Material for the task -
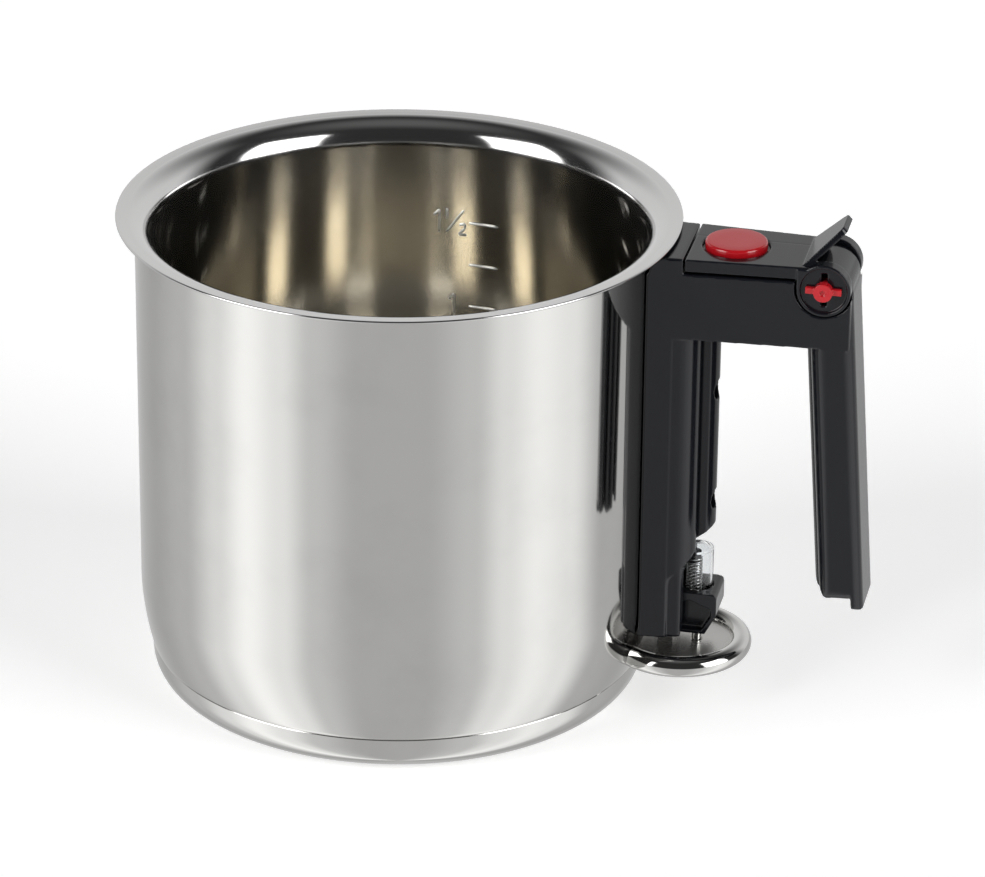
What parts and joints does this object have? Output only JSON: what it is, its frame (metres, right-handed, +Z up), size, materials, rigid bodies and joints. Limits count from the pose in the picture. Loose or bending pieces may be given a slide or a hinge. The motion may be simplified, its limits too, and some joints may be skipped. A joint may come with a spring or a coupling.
{
  "type": "double-walled melting pot",
  "caption": "Double-walled steel pot with flared rim, thick base and open bridge handle; a hinged filler flap with whistle tops the handle, a sprung latch and ring sit at its foot.",
  "frame": {"origin": "centre of the base's underside, on the surface that the pot stands on", "axes": "+Z up along the pot's axis, +X towards the handle"},
  "size_m": [0.2326, 0.1714, 0.1612],
  "materials": {
    "polished_steel": "mirror polished stainless steel",
    "satin_steel": "fine satin stainless steel",
    "aluminium_core": "plain cast aluminium",
    "black_plastic": "semi-gloss moulded black phenolic plastic",
    "red_plastic": "glossy moulded red plastic",
    "clear_plastic": "clear moulded plastic",
    "screw_steel": "bright steel",
    "whistle_brass": "plain brass",
    "seal_rubber": "soft grey silicone"
  },
  "bodies": {
    "pot": {"outer_jacket": "polished_steel", "inner_vessel": "satin_steel", "base_core": "aluminium_core", "base_cap": "polished_steel", "filler_neck": "satin_steel", "neck_collar": "satin_steel", "filler_cup": "black_plastic", "mounting_rail": "satin_steel", "rail_bosses": "satin_steel", "guard_ring": "polished_steel", "guard_plate": "satin_steel", "foot_post": "satin_steel", "handle_body": "black_plastic", "column_cover": "black_plastic", "grip_cover": "black_plastic", "handle_screws": "screw_steel", "screw_washers": "screw_steel", "spring_tube": "clear_plastic", "latch_plunger": "black_plastic"},
    "flap": {"flap": "black_plastic", "whistle_cap": "red_plastic", "whistle_barrel": "whistle_brass", "whistle_upper_disc": "whistle_brass", "whistle_lower_disc": "whistle_brass", "whistle_seal": "seal_rubber"},
    "pin": {"hinge_pin": "red_plastic"},
    "latch": {"latch_slider": "black_plastic", "latch_bolt": "screw_steel", "latch_spring": "screw_steel"}
  },
  "joints": [
    {"name": "flap_hinge", "type": "hinge", "parent": "pot", "child": "flap", "pos_m": [0.1316, 0, 0.1434], "axis": [0, 1, 0], "range_deg": [0, 75]},
    {"name": "hinge_pin_turn", "type": "hinge", "parent": "pot", "child": "pin", "pos_m": [0.1316, 0, 0.1434], "axis": [0, 1, 0], "range_deg": [0, 90]},
    {"name": "latch_slide", "type": "slide", "parent": "pot", "child": "latch", "axis": [0, 0, 1], "range_m": [0, 0.006], "stiffness_N_per_m": 300, "springref_m": -0.003, "deforming": ["latch_spring"]}
  ]
}
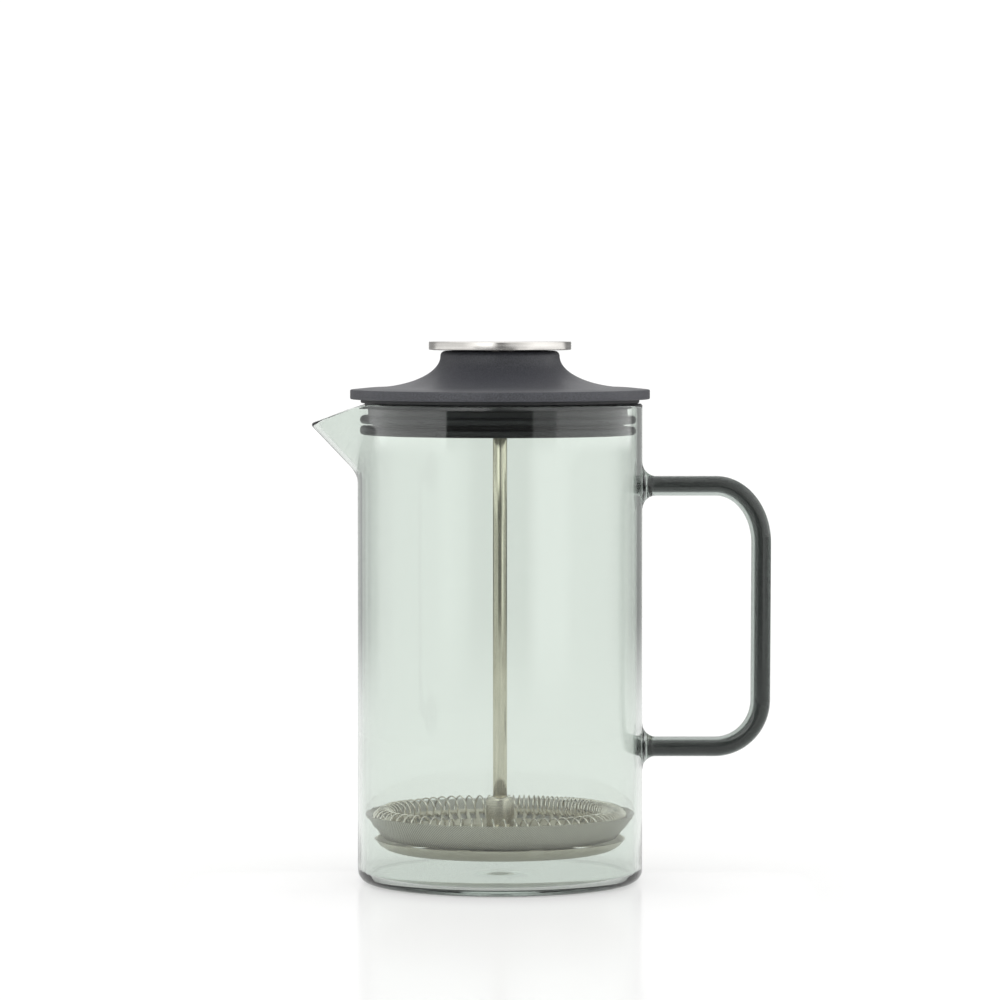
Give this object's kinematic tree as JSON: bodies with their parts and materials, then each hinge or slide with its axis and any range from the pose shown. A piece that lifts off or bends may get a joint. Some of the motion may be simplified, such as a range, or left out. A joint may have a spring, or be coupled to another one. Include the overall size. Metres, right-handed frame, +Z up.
{
  "type": "french press",
  "caption": "French press: glass jug with pulled spout and welded glass rod handle, flared lid with sliding steel rod, press disc and spring-edged mesh filter.",
  "frame": {"origin": "centre of the jug's flat base, on the surface that it stands on", "axes": "+Z up along the jug and the plunger rod, +X towards the handle, -X towards the spout"},
  "size_m": [0.1619, 0.105, 0.1896],
  "materials": {
    "jug_glass": "clear blown borosilicate glass with a faint grey-green tint, fire-polished",
    "handle_glass": "smoke-grey borosilicate rod, fire-polished",
    "lid_plastic": "moulded dark grey plastic with a fine matte grain",
    "insert_plastic": "moulded black plastic",
    "seal_silicone": "moulded dark grey silicone",
    "guide_plastic": "turned natural acetal",
    "disc_steel": "stainless steel, brushed round the edge",
    "turned_steel": "turned stainless steel, satin",
    "rod_steel": "drawn stainless steel, polished along its length",
    "sheet_steel": "pressed stainless sheet, satin",
    "wire_steel": "drawn spring-steel wire, bright",
    "mesh_steel": "fine woven stainless wire cloth"
  },
  "bodies": {
    "jug": {"glass_jug": "jug_glass", "glass_handle": "handle_glass"},
    "lid": {"lid_cover": "lid_plastic", "lid_insert": "insert_plastic", "lid_seal": "seal_silicone", "rod_guide": "guide_plastic"},
    "plunger": {"knob_disc": "disc_steel", "knob_boss": "turned_steel", "plunger_rod": "rod_steel", "rod_hub": "turned_steel"},
    "filter": {"spiral_plate": "sheet_steel", "coil_spring": "wire_steel", "mesh_screen": "mesh_steel", "mesh_eyelet": "sheet_steel"},
    "cross_disc": {"cross_plate": "sheet_steel", "cross_plate_nut": "turned_steel"}
  },
  "joints": [
    {"name": "lid_lift", "type": "slide", "parent": "jug", "child": "lid", "axis": [0, 0, 1], "range_m": [0, 0.19]},
    {"name": "plunge", "type": "slide", "parent": "lid", "child": "plunger", "axis": [0, 0, 1], "range_m": [0, 0.126]},
    {"name": "filter_drop", "type": "slide", "parent": "plunger", "child": "filter", "axis": [0, 0, -1], "range_m": [0, 0.0036]},
    {"name": "cross_plate_unscrew", "type": "hinge", "parent": "filter", "child": "cross_disc", "pos_m": [0, 0, 0.011], "axis": [0, 0, -1], "range_deg": [0, 1800]}
  ],
  "couplings": [
    {"joint": "filter_drop", "follows": "cross_plate_unscrew", "m_per_rad": 0.00011141}
  ]
}
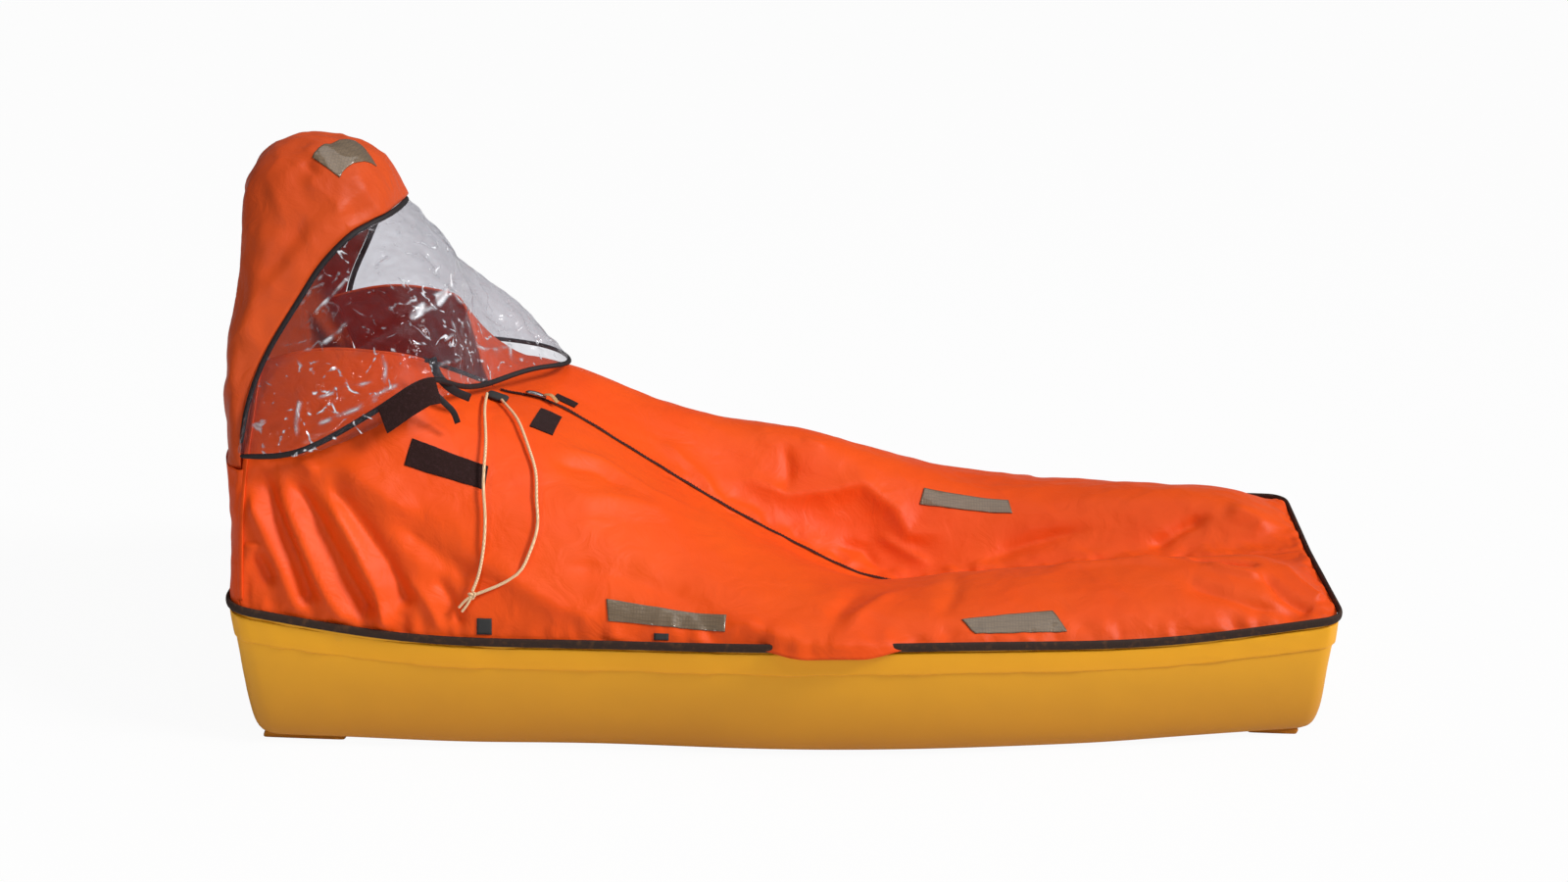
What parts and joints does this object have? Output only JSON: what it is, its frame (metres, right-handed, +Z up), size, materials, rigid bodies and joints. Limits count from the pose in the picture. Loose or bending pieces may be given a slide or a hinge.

Task brief - Write out every entry exactly as given.

Response for this exercise -
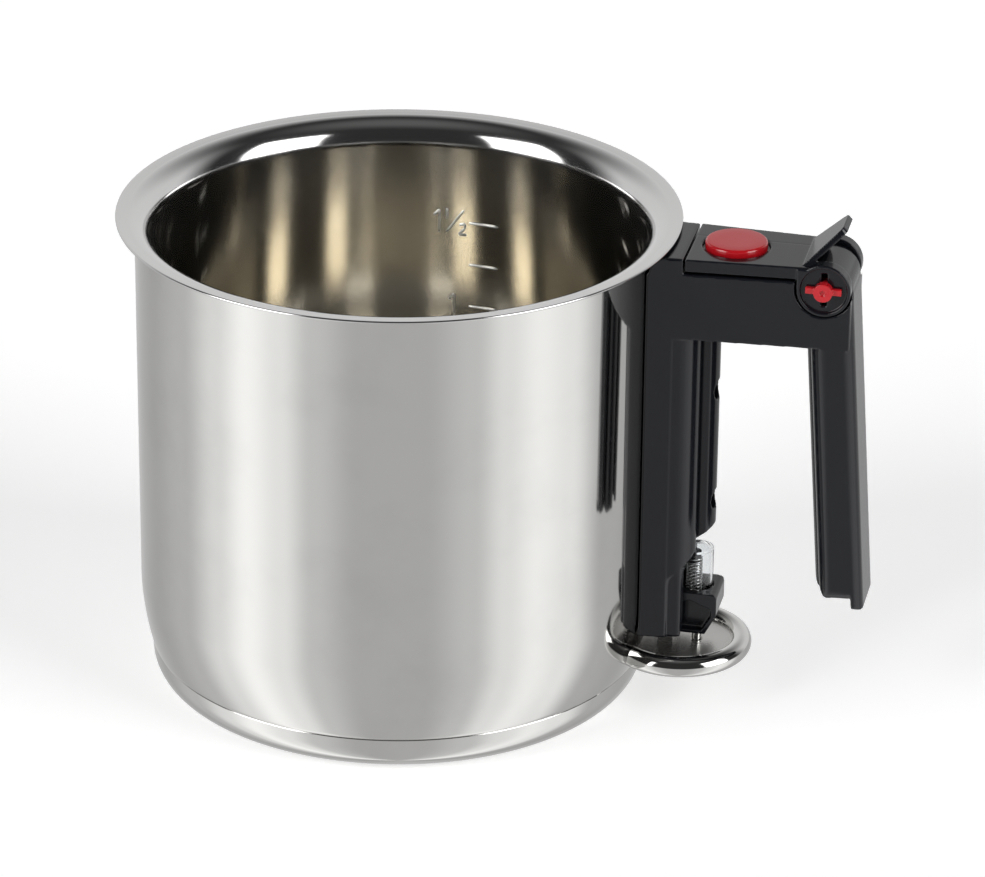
What parts and joints does this object have? Output only JSON: what it is, its frame (metres, right-handed, +Z up), size, materials, rigid bodies and joints. Limits count from the pose in the picture. Loose or bending pieces may be given a slide or a hinge. The motion may be simplified, its limits too, and some joints may be skipped. A joint may come with a spring or a coupling.
{
  "type": "double-walled melting pot",
  "caption": "Double-walled steel pot with flared rim, thick base and open bridge handle; a hinged filler flap with whistle tops the handle, a sprung latch and ring sit at its foot.",
  "frame": {"origin": "centre of the base's underside, on the surface that the pot stands on", "axes": "+Z up along the pot's axis, +X towards the handle"},
  "size_m": [0.2326, 0.1714, 0.1612],
  "materials": {
    "polished_steel": "mirror polished stainless steel",
    "satin_steel": "fine satin stainless steel",
    "aluminium_core": "plain cast aluminium",
    "black_plastic": "semi-gloss moulded black phenolic plastic",
    "red_plastic": "glossy moulded red plastic",
    "clear_plastic": "clear moulded plastic",
    "screw_steel": "bright steel",
    "whistle_brass": "plain brass",
    "seal_rubber": "soft grey silicone"
  },
  "bodies": {
    "pot": {"outer_jacket": "polished_steel", "inner_vessel": "satin_steel", "base_core": "aluminium_core", "base_cap": "polished_steel", "filler_neck": "satin_steel", "neck_collar": "satin_steel", "filler_cup": "black_plastic", "mounting_rail": "satin_steel", "rail_bosses": "satin_steel", "guard_ring": "polished_steel", "guard_plate": "satin_steel", "foot_post": "satin_steel", "handle_body": "black_plastic", "column_cover": "black_plastic", "grip_cover": "black_plastic", "handle_screws": "screw_steel", "screw_washers": "screw_steel", "spring_tube": "clear_plastic", "latch_plunger": "black_plastic"},
    "flap": {"flap": "black_plastic", "whistle_cap": "red_plastic", "whistle_barrel": "whistle_brass", "whistle_upper_disc": "whistle_brass", "whistle_lower_disc": "whistle_brass", "whistle_seal": "seal_rubber"},
    "pin": {"hinge_pin": "red_plastic"},
    "latch": {"latch_slider": "black_plastic", "latch_bolt": "screw_steel", "latch_spring": "screw_steel"}
  },
  "joints": [
    {"name": "flap_hinge", "type": "hinge", "parent": "pot", "child": "flap", "pos_m": [0.1316, 0, 0.1434], "axis": [0, 1, 0], "range_deg": [0, 75]},
    {"name": "hinge_pin_turn", "type": "hinge", "parent": "pot", "child": "pin", "pos_m": [0.1316, 0, 0.1434], "axis": [0, 1, 0], "range_deg": [0, 90]},
    {"name": "latch_slide", "type": "slide", "parent": "pot", "child": "latch", "axis": [0, 0, 1], "range_m": [0, 0.006], "stiffness_N_per_m": 300, "springref_m": -0.003, "deforming": ["latch_spring"]}
  ]
}
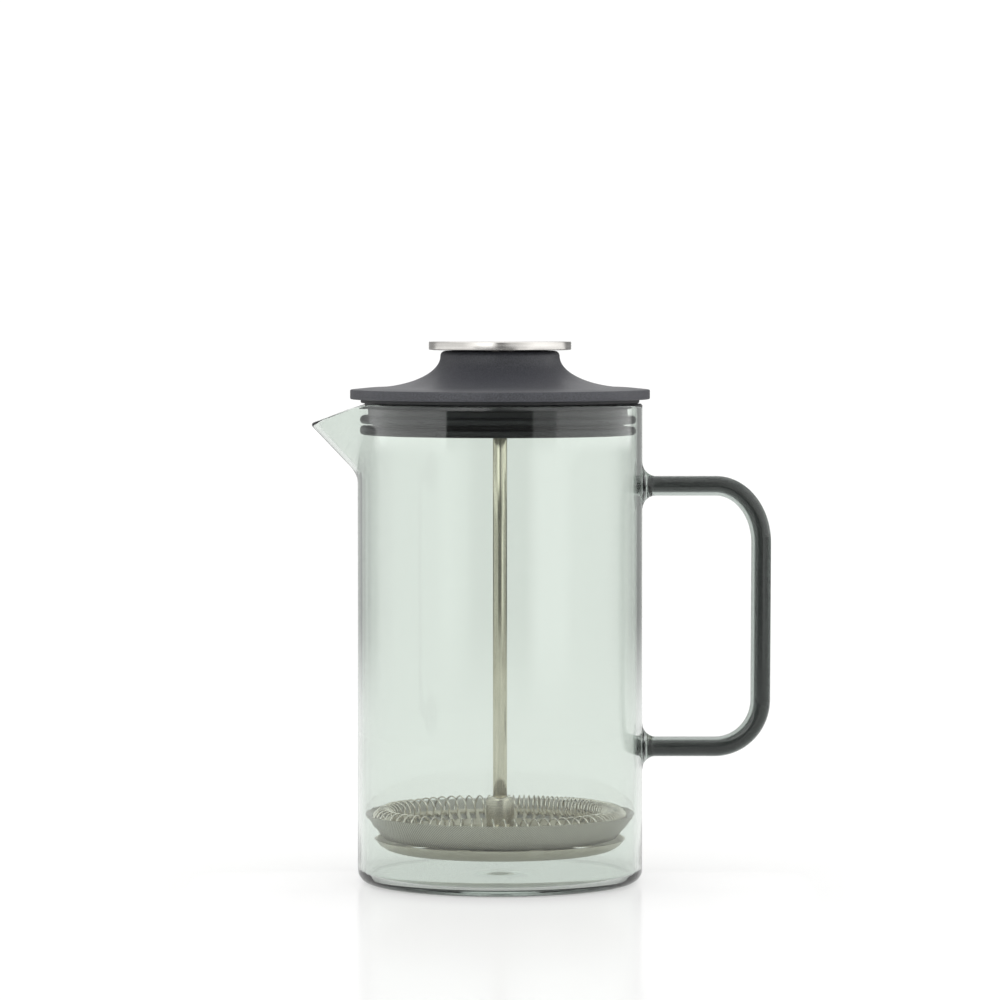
Give this object's kinematic tree as JSON: bodies with their parts and materials, then each hinge or slide with its axis and any range from the pose shown. A piece that lifts off or bends may get a joint. Some of the motion may be simplified, such as a range, or left out. A joint may have a spring, or be coupled to another one. Include the overall size. Metres, right-handed frame, +Z up.
{
  "type": "french press",
  "caption": "French press: glass jug with pulled spout and welded glass rod handle, flared lid with sliding steel rod, press disc and spring-edged mesh filter.",
  "frame": {"origin": "centre of the jug's flat base, on the surface that it stands on", "axes": "+Z up along the jug and the plunger rod, +X towards the handle, -X towards the spout"},
  "size_m": [0.1619, 0.105, 0.1896],
  "materials": {
    "jug_glass": "clear blown borosilicate glass with a faint grey-green tint, fire-polished",
    "handle_glass": "smoke-grey borosilicate rod, fire-polished",
    "lid_plastic": "moulded dark grey plastic with a fine matte grain",
    "insert_plastic": "moulded black plastic",
    "seal_silicone": "moulded dark grey silicone",
    "guide_plastic": "turned natural acetal",
    "disc_steel": "stainless steel, brushed round the edge",
    "turned_steel": "turned stainless steel, satin",
    "rod_steel": "drawn stainless steel, polished along its length",
    "sheet_steel": "pressed stainless sheet, satin",
    "wire_steel": "drawn spring-steel wire, bright",
    "mesh_steel": "fine woven stainless wire cloth"
  },
  "bodies": {
    "jug": {"glass_jug": "jug_glass", "glass_handle": "handle_glass"},
    "lid": {"lid_cover": "lid_plastic", "lid_insert": "insert_plastic", "lid_seal": "seal_silicone", "rod_guide": "guide_plastic"},
    "plunger": {"knob_disc": "disc_steel", "knob_boss": "turned_steel", "plunger_rod": "rod_steel", "rod_hub": "turned_steel"},
    "filter": {"spiral_plate": "sheet_steel", "coil_spring": "wire_steel", "mesh_screen": "mesh_steel", "mesh_eyelet": "sheet_steel"},
    "cross_disc": {"cross_plate": "sheet_steel", "cross_plate_nut": "turned_steel"}
  },
  "joints": [
    {"name": "lid_lift", "type": "slide", "parent": "jug", "child": "lid", "axis": [0, 0, 1], "range_m": [0, 0.19]},
    {"name": "plunge", "type": "slide", "parent": "lid", "child": "plunger", "axis": [0, 0, 1], "range_m": [0, 0.126]},
    {"name": "filter_drop", "type": "slide", "parent": "plunger", "child": "filter", "axis": [0, 0, -1], "range_m": [0, 0.0036]},
    {"name": "cross_plate_unscrew", "type": "hinge", "parent": "filter", "child": "cross_disc", "pos_m": [0, 0, 0.011], "axis": [0, 0, -1], "range_deg": [0, 1800]}
  ],
  "couplings": [
    {"joint": "filter_drop", "follows": "cross_plate_unscrew", "m_per_rad": 0.00011141}
  ]
}
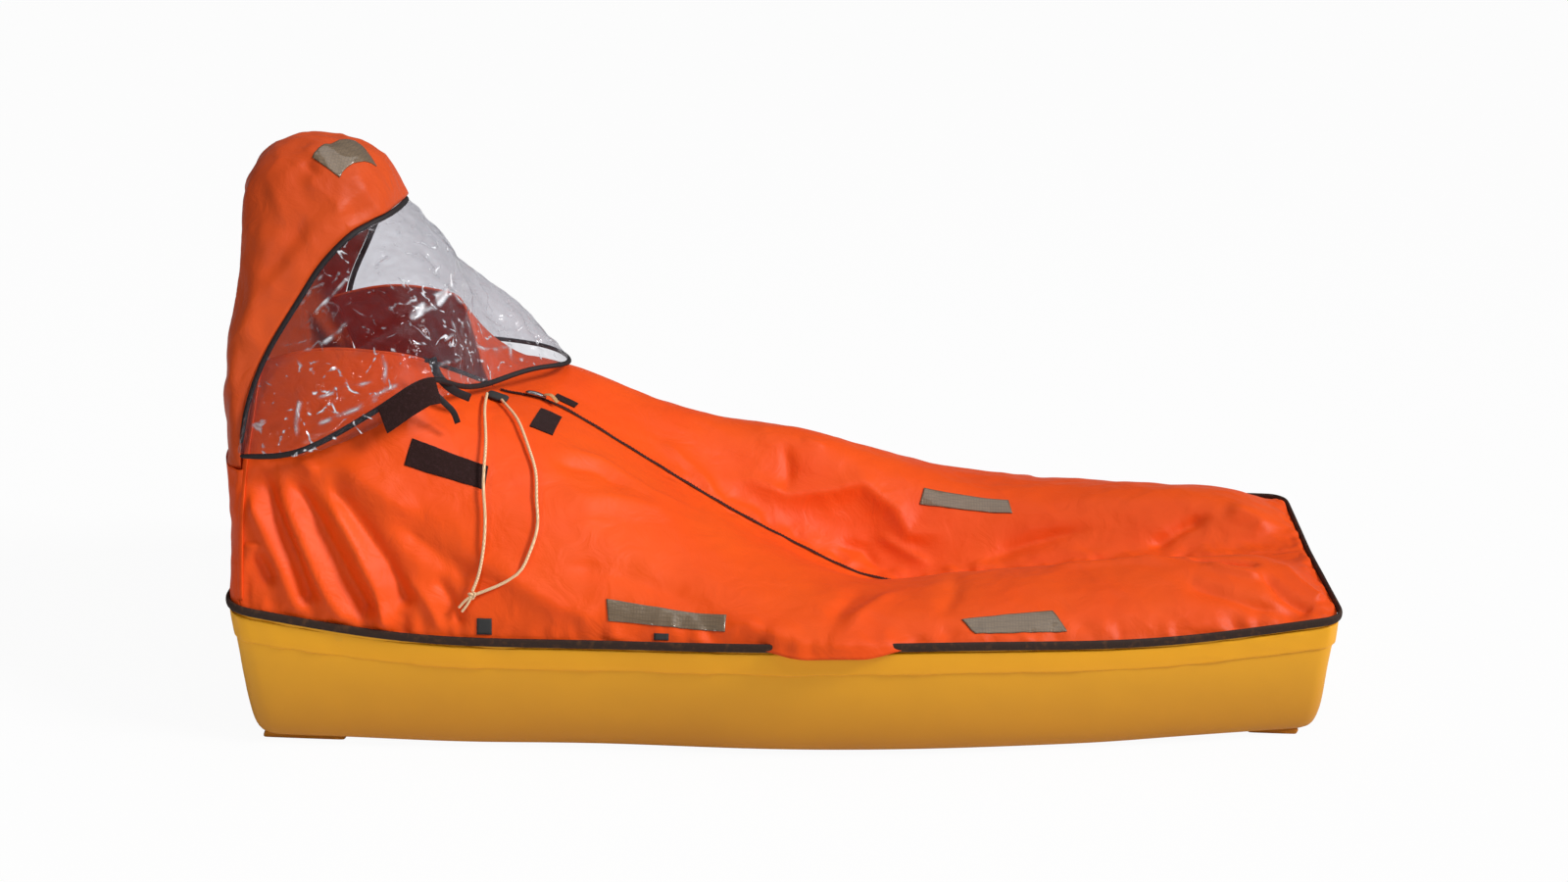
What parts and joints does this object have? Output only JSON: what it is, its frame (metres, right-handed, +Z up), size, materials, rigid bodies and joints. Limits count from the pose in the picture. Loose or bending pieces may be given a slide or a hinge.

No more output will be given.